:: Data rows ::
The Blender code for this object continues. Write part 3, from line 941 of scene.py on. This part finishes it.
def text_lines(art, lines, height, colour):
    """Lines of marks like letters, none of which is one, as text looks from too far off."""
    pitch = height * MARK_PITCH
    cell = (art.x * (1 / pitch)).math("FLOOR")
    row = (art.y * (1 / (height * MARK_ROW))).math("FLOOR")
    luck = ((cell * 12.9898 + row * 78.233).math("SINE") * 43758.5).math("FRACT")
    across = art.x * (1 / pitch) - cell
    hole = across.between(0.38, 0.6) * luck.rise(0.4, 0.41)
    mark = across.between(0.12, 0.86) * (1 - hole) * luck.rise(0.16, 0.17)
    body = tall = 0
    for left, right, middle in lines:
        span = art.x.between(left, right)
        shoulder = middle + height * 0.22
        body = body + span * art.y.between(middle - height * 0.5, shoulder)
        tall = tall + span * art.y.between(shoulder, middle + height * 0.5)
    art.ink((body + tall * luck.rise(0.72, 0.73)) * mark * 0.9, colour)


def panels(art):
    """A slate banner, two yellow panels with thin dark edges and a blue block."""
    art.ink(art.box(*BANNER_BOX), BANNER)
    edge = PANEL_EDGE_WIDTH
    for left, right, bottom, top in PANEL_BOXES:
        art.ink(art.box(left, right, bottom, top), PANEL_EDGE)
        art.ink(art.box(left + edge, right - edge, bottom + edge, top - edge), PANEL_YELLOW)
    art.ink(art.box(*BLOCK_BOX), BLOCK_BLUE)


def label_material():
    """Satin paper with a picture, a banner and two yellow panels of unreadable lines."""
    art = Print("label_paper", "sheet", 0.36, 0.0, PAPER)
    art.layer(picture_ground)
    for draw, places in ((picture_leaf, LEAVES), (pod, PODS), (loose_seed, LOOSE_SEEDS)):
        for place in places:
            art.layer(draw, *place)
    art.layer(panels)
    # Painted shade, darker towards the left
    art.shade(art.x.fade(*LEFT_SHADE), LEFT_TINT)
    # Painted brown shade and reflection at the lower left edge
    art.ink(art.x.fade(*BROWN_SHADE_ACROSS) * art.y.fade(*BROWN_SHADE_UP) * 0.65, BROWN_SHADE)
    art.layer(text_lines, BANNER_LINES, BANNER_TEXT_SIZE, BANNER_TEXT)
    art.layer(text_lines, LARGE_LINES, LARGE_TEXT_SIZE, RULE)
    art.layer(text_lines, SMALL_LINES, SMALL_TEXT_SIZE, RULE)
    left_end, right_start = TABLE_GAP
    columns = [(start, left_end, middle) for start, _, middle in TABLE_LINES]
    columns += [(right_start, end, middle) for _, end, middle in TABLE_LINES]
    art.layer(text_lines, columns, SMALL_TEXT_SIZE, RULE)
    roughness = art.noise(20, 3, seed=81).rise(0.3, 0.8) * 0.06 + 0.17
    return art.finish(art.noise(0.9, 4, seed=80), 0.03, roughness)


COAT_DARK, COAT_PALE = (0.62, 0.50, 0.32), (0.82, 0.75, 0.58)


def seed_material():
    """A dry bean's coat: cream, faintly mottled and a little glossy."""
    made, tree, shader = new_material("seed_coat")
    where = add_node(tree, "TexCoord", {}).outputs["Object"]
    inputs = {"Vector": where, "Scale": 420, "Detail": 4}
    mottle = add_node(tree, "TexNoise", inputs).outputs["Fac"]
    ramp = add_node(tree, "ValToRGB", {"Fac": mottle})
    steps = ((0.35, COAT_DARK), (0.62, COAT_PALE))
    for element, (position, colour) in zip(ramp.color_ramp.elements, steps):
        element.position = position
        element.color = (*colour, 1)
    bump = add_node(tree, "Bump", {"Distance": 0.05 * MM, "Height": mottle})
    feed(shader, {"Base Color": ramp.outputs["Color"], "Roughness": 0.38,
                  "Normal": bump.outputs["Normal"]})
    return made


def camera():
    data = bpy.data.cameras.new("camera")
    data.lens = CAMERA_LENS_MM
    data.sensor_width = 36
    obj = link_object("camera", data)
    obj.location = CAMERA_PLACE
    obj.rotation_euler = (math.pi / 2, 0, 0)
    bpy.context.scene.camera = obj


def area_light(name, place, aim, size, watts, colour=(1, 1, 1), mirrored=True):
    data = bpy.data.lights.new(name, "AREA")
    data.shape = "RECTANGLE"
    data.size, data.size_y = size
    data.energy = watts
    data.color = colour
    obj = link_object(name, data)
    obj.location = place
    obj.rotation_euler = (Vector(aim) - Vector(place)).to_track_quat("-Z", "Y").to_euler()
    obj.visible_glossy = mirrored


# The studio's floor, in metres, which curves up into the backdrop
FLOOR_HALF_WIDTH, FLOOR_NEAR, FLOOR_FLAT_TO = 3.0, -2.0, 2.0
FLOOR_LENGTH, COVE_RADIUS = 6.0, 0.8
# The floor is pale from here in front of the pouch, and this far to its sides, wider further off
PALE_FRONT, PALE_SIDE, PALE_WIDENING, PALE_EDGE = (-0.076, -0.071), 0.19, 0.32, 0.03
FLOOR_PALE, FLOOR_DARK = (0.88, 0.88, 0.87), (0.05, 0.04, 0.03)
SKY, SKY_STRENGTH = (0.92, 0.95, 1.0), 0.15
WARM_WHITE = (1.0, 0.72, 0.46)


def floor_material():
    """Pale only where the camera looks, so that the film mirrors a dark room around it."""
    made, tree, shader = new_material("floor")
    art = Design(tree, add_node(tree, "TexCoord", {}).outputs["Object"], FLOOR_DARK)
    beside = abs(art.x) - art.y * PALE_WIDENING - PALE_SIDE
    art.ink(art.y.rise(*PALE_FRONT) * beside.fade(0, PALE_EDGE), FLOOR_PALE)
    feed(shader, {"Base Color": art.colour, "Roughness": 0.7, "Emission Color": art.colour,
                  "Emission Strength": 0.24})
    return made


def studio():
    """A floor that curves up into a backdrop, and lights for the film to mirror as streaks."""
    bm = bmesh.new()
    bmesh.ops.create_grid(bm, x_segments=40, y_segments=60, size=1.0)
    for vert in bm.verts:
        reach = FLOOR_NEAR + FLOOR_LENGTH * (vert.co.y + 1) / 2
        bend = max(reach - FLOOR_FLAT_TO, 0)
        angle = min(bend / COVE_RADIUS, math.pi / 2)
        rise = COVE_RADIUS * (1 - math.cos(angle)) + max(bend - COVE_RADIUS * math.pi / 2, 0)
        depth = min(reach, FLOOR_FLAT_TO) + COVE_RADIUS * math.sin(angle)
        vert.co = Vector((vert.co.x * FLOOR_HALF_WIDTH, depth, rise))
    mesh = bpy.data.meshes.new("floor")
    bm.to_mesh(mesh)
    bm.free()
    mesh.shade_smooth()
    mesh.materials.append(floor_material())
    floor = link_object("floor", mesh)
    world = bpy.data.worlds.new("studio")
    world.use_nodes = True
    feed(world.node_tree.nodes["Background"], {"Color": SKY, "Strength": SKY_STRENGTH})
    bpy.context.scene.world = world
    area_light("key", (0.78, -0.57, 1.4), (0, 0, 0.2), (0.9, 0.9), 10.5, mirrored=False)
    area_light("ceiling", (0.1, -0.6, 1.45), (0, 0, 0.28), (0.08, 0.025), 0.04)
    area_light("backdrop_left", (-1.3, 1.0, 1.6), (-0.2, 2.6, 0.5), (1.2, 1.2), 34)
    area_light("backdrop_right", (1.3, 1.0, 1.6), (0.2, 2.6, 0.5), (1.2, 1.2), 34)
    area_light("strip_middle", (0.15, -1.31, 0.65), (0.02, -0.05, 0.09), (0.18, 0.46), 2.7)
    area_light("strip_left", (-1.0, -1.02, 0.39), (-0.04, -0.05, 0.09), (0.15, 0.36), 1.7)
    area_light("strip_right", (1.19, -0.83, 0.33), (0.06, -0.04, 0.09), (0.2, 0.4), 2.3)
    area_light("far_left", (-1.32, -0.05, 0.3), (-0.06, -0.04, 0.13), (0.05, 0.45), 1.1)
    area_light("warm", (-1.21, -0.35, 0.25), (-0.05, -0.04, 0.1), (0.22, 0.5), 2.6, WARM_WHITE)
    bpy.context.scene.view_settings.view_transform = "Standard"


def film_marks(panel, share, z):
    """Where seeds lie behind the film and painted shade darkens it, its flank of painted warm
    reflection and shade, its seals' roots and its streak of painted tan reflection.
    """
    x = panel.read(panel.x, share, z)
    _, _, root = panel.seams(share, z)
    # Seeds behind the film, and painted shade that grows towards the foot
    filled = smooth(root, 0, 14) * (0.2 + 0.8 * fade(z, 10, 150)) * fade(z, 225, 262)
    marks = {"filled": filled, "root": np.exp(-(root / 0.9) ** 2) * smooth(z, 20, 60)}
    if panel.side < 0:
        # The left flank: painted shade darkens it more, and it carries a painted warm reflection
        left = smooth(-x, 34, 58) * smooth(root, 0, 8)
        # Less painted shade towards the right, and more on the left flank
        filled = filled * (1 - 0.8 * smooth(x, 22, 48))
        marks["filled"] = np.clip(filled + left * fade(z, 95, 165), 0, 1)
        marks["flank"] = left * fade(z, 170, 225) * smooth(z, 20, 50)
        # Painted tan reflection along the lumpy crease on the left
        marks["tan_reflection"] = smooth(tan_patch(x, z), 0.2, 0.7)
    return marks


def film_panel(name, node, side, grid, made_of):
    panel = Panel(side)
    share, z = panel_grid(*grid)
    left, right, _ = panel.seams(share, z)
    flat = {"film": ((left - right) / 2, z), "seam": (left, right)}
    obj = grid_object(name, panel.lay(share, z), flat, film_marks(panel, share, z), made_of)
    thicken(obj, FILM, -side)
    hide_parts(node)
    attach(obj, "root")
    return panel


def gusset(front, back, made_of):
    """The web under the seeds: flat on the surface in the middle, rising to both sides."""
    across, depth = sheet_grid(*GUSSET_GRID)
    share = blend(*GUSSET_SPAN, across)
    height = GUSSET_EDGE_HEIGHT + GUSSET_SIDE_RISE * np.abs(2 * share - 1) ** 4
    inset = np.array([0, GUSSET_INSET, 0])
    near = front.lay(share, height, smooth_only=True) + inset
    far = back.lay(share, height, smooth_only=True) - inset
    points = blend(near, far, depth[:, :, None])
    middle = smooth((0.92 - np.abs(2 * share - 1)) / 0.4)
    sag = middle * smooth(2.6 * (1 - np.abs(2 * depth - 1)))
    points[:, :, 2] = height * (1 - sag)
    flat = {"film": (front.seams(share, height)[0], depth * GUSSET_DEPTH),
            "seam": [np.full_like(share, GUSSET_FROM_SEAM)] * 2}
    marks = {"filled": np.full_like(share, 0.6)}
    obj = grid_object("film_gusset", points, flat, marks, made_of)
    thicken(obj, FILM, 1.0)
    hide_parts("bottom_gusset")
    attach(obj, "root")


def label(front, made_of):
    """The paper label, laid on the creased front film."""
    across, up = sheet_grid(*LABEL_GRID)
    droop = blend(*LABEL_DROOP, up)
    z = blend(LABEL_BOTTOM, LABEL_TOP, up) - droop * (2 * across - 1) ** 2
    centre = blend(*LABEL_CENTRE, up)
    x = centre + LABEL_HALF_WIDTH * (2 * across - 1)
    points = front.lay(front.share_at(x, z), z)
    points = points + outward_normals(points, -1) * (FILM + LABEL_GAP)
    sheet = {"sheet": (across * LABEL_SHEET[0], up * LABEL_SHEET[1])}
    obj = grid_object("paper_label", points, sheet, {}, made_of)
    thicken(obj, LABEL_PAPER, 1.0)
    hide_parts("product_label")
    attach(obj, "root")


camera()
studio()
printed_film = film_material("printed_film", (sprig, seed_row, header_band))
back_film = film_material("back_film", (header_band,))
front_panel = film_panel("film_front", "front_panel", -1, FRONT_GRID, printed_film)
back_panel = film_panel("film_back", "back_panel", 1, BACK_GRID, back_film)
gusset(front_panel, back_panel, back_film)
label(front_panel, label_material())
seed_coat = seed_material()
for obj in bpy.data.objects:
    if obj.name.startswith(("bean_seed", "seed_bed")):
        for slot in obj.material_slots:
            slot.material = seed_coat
:::
:: Data rows ::
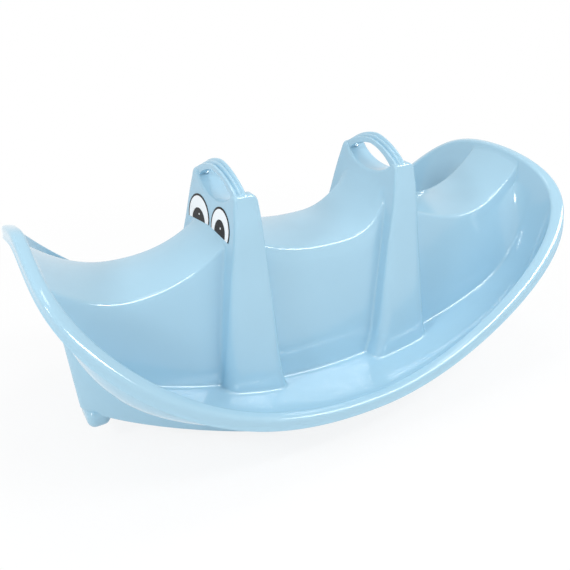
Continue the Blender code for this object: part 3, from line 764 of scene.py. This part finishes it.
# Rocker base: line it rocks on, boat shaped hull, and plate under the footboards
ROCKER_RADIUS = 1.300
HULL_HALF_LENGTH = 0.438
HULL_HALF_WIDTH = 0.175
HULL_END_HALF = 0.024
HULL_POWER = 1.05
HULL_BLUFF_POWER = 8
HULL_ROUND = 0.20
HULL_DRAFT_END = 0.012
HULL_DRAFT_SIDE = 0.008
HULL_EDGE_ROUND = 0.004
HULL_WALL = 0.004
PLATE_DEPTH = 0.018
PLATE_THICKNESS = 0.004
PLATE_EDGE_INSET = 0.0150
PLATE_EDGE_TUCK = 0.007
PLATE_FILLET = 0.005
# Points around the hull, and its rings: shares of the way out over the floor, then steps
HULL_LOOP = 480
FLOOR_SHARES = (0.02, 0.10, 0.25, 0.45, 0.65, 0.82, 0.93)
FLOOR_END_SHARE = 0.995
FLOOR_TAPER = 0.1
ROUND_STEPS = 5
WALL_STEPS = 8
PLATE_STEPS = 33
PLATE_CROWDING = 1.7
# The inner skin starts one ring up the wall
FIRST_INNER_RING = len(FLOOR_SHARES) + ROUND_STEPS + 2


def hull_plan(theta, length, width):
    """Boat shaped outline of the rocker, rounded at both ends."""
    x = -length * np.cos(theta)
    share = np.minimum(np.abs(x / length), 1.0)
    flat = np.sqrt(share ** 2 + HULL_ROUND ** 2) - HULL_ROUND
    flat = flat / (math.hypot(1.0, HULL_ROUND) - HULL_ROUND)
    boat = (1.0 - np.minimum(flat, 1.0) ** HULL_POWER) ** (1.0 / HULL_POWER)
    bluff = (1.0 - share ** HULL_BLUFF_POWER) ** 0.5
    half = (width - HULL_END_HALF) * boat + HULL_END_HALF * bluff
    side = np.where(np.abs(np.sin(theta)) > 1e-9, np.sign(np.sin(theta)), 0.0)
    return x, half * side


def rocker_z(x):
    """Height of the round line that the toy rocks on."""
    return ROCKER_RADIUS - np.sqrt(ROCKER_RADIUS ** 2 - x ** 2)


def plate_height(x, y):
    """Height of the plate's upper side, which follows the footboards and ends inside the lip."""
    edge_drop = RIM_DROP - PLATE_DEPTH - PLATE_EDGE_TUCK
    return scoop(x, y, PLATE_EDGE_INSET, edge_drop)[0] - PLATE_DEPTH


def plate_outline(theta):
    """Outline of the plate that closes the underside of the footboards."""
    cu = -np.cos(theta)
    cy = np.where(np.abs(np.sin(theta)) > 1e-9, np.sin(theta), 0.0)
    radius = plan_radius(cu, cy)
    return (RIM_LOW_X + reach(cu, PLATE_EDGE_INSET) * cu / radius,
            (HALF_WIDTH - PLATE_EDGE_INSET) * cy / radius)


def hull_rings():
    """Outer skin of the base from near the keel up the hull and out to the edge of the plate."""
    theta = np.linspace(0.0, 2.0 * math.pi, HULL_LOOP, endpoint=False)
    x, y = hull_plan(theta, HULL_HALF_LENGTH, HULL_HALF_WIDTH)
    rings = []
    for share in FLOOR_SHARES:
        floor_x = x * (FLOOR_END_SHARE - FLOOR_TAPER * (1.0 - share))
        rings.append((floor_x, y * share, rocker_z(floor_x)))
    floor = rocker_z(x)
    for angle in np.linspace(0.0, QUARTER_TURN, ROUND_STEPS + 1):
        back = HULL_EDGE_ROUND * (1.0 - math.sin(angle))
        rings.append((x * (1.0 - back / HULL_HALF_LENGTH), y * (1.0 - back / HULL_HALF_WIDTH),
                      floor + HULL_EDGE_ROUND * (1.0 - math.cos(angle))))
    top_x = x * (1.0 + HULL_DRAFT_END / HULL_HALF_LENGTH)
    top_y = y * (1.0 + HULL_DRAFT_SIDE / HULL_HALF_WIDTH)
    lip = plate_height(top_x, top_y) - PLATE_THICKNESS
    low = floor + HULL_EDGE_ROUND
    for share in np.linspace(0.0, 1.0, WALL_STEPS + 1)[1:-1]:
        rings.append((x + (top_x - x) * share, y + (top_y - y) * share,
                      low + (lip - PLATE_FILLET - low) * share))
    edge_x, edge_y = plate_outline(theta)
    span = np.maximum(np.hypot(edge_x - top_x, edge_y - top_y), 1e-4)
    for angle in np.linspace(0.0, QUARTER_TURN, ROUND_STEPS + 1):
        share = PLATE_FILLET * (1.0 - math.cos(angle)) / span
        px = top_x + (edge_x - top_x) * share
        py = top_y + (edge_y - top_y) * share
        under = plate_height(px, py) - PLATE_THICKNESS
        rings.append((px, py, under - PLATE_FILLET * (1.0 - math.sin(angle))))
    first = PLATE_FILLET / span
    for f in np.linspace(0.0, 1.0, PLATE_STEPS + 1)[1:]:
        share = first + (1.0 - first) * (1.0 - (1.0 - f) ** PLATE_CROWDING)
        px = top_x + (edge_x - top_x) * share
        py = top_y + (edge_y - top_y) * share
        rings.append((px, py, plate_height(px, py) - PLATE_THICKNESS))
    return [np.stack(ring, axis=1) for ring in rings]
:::
Set problem:
Return each full line of the entries that contains the word "finishes".

Output for this exercise:
The Blender code for this object continues. Write part 3, from line 941 of scene.py on. This part finishes it.
Continue the Blender code for this object: part 3, from line 764 of scene.py. This part finishes it.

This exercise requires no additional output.